Former Rainbow Flag Apartments to be rededicated in honor of Gilbert Baker

  • by Meg Elison, BAR Contributor
  • Friday June 7, 2019
Share this Post:
The flagpole at 324 Larkin Street will again sport a rainbow flag and the building will be renamed in honor of flag creator Gilbert Baker. Photo Rick Gerharter
The flagpole at 324 Larkin Street will again sport a rainbow flag and the building will be renamed in honor of flag creator Gilbert Baker. Photo Rick Gerharter

As Pride Month activities and celebrations continue, the apartment building at 324 Larkin Street in San Francisco will be dedicated as the Gilbert Baker Rainbow Flag Apartments Tuesday, June 11.

According to a news release shared by the Q Foundation with the Bay Area Reporter, Mayor London Breed, gay District 8 Supervisor Rafael Mandelman, and District 6 Supervisor Matt Haney are expected to be on hand to dedicate the day to the memory of Baker, who, with his friends Lynn Segerblom and James McNamara, created the first rainbow flags for the 1978 San Francisco Pride parade. Those flags were different than the common six-striped flag seen today, which Baker turned in a worldwide symbol of LGBT Pride.

McNamara died of AIDS in 1999; Baker died in 2017.

The building, which is now market-rate apartments, has gone through changes in ownership over the decades, transitioning from a location that San Francisco's Q Foundation worked with to provide critical housing to people with HIV, to private ownership that took down the property's iconic rainbow flag and chiseled the original Rainbow Flag Apts nameplate off the edifice, Q Foundation Executive Director Brian Basinger said.

Basinger said that his partner, Q Foundation co-founder James Nykolay, used to live in the building.

The recent restoration effort is being achieved through partnership with current property owners Veritas Investments, which has agreed to distinguish the building with new five inch gold lettering to spell out "Rainbow Flag Apts" again on the facade above the entrance. Veritas has also agreed to fly an extra-large rainbow flag for Pride Month, with 15 feet by 10 feet dimensions, to be replaced by a more modest 10 by 6 foot all-weather flag during the remainder of the year, according to Basinger.

Basinger spoke with the B.A.R by phone, offering a little local legend on the subject of the building.

"We're not sure that Gilbert ever lived in that building. But he did use it as a base of operations for a middle-of-the-night plan to run up the rainbow flag at the Civic Center sometime around 1978," Basinger said. "But getting the flag up the pole on the top of the building on Larkin would at least get it into all the pictures tourists are taking of the new Civic Center Plaza. But it's more than just the building. It's creating a gateway to the Tenderloin. It's really been an LGBT neighborhood longer than the Castro, longer than anywhere else."

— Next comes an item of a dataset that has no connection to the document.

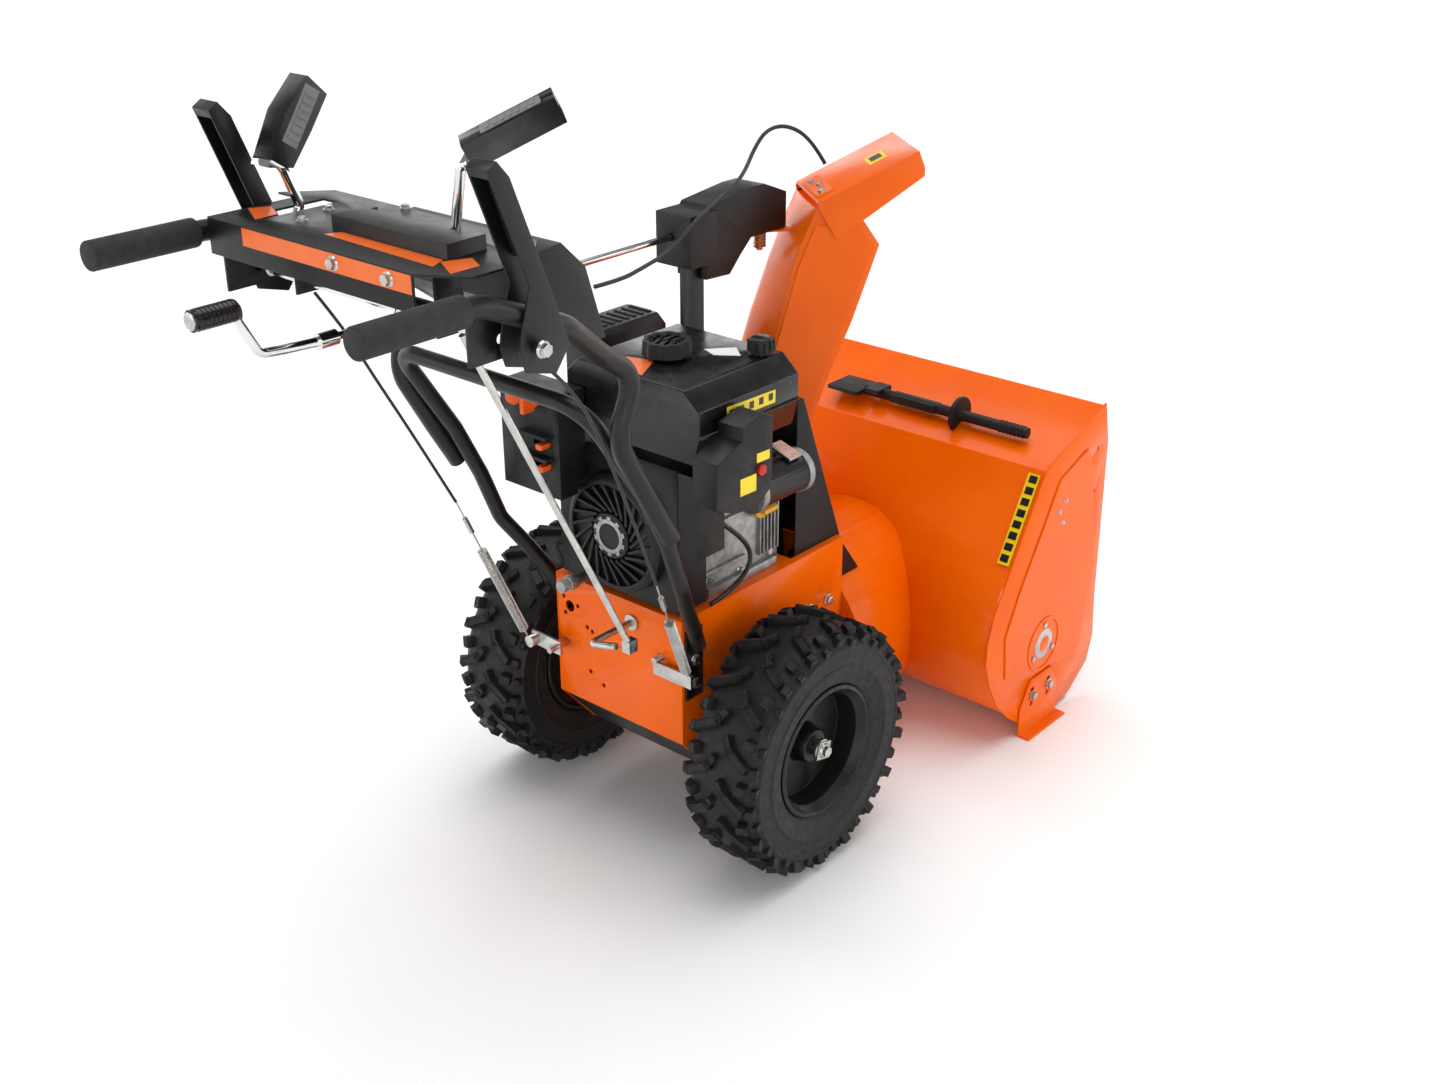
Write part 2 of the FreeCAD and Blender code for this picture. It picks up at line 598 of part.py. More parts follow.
def belt(x, radius_1, z_1, radius_2, z_2):
    """A closed belt round two pulleys on parallel shafts."""
    gap = dim("belt_gap")
    thick = dim("belt_thick")

    def loop(extra):
        large = radius_2 + gap + extra
        small = radius_1 + gap + extra
        lean = math.asin((large - small) / (z_1 - z_2))
        ends = []
        for side in (-1, 1):
            out = Vector(0, side * math.cos(lean), math.sin(lean))
            ends.append((Vector(x, 0, z_2) + out * large, Vector(x, 0, z_1) + out * small))
        (low_right, high_right), (low_left, high_left) = ends
        bottom = Vector(x, 0, z_2 - large)
        top = Vector(x, 0, z_1 + small)
        return Part.Face(Part.Wire([
            Part.Arc(low_left, bottom, low_right).toShape(), Part.LineSegment(low_right,
                                                                              high_right).toShape(),
            Part.Arc(high_right, top, high_left).toShape(), Part.LineSegment(high_left,
                                                                             low_left).toShape()]))

    return loop(thick).cut(loop(0)).extrude(Vector(dim("belt_width"), 0, 0))


def build_belt_drive():
    crank = dim("crank_height")
    hex_z = dim("wheel_radius") + dim("hex_rise")
    traction = belt(dim("traction_x") + 2, dim("crank_small"), crank, dim("traction_pulley"), hex_z)
    auger_loop = belt(dim("auger_belt_x") + 3, dim("crank_large"), crank, dim("auger_pulley"),
                      dim("impeller_height"))
    keep("drive_belts", group(shaped(traction), shaped(auger_loop)))

    stub = rod("crank_radius", "auger_belt_x + pulley_width - 131", ("131", "0", "crank_height"), "+x")
    small = rod("crank_small", "pulley_width - 2", ("traction_x", "0", "crank_height"), "+x")
    large = rod("crank_large", "pulley_width", ("auger_belt_x", "0", "crank_height"), "+x")
    keep("crank_pulley", join(stub, small, large))

    arm_shaft = rod("5", "auger_belt_x + pulley_width + 152", ("-145", "-86", "327"), "+x")
    lever = box(("5", "70", "20"), ("-140", "-150", "303"))
    idler_arm = box(("6", "14", "52"), ("auger_belt_x + 21", "-93", "322"))
    idler = rod("16", "16", ("auger_belt_x + 1", "-86", "370"), "+x")
    idler_pin = rod("4", "25", ("auger_belt_x + 1", "-86", "370"), "+x")
    keep("auger_clutch_arm", join(arm_shaft, lever, idler_arm, idler, idler_pin))

    arm_shaft = rod("5", "60", ("-165", "104", "284"), "+x")
    lever = box(("5", "60", "22"), ("-151", "95", "273"))
    roller = rod("9", "14", ("-165", "146", "284"), "+x")
    keep("traction_clutch_arm", join(arm_shaft, lever, roller))

    rear = [("138", "637"), ("152", "637"), ("252", "379"), ("302", "313"), ("268", "288"), ("222", "361"),
            ("180", "337"), ("160", "337"), ("131", "345"), ("138", "377")]
    core = [("120", "640"), ("148", "640"), ("247", "380"), ("297", "315"), ("310", "200"), ("120", "200")]
    outer = prism("XZ", rear, "60", "170")
    inner = prism("XZ", core, "57", "166")
    over_drum = rod("drum_radius + 2", "100", ("frame_front - 3", "0", "impeller_height"), "+x")
    round_spout = rod("outlet_radius + 8", "300", ("outlet_x", "outlet_y", "200"), "+z")
    keep("belt_cover", cut(outer, inner, over_drum, round_spout))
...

In "Rainbow Warrior: My Life in Color," Baker's posthumously-published memoir, the Larkin location is obliquely rather than specifically referenced in regard to this anecdote. Baker's recollections of these early revolutionary days centers on that neighborhood, and the iconic prominence of the Civic Center Plaza. But the address of 324 Larkin goes without mention.

Veritas CEO Yat-Pang Au also offered his support.

"We're thrilled and honored to be able to bring back the iconic role of the Rainbow Flag Apartments, and to celebrate the memory of Gilbert Baker," Au said in a Q Foundation release.

Veritas Investments has faced scrutiny this year from tenants and advocacy groups who claim that the company's practices amount to eviction through harassment or could even enable renters to strike based on current conditions.

The company has also come under fire for its empty storefronts in the Church Street corridor of the Castro. But Justine Shoemaker, assistant manager for Veritas, told members of the Castro Merchants at their June 6 meeting that the company has one property to lease now. She hopes all the new businesses there will be open by the fall.

Breed, Mandelman, and Haney did not respond to requests for comment.

According to Baker's biography that was distributed at the time of his death, the rainbow flag is in the public domain, as are all flags, and he did not profit from its usage as a commercial product.

Charley Beal of the New York-based Gilbert Baker Estate said he supported the apartment building renaming.

"I am honored to help celebrate the Q Foundation and their unyielding efforts to create safe housing spaces for people suffering from HIV and AIDS," Beal said in the foundation's release. "I am grateful that Brian Basinger and the Q Foundation organized to name the Rainbow Flag Apartments in Gilbert's memory."

The San Francisco Public Library is scheduled to host a discussion panel and book launch event after the dedication ceremony at the Koret Auditorium at 5:30 p.m. to discuss Baker's posthumous memoir, "Rainbow Warrior: My Life in Color," which was released June 4 by Chicago Review Press.

The apartment dedication ceremony is scheduled for Tuesday, June 11 at 4 p.m. at the site.

Updated, 6/10/19: This article was updated to clarify that Brian Basinger's partner used to live in the building.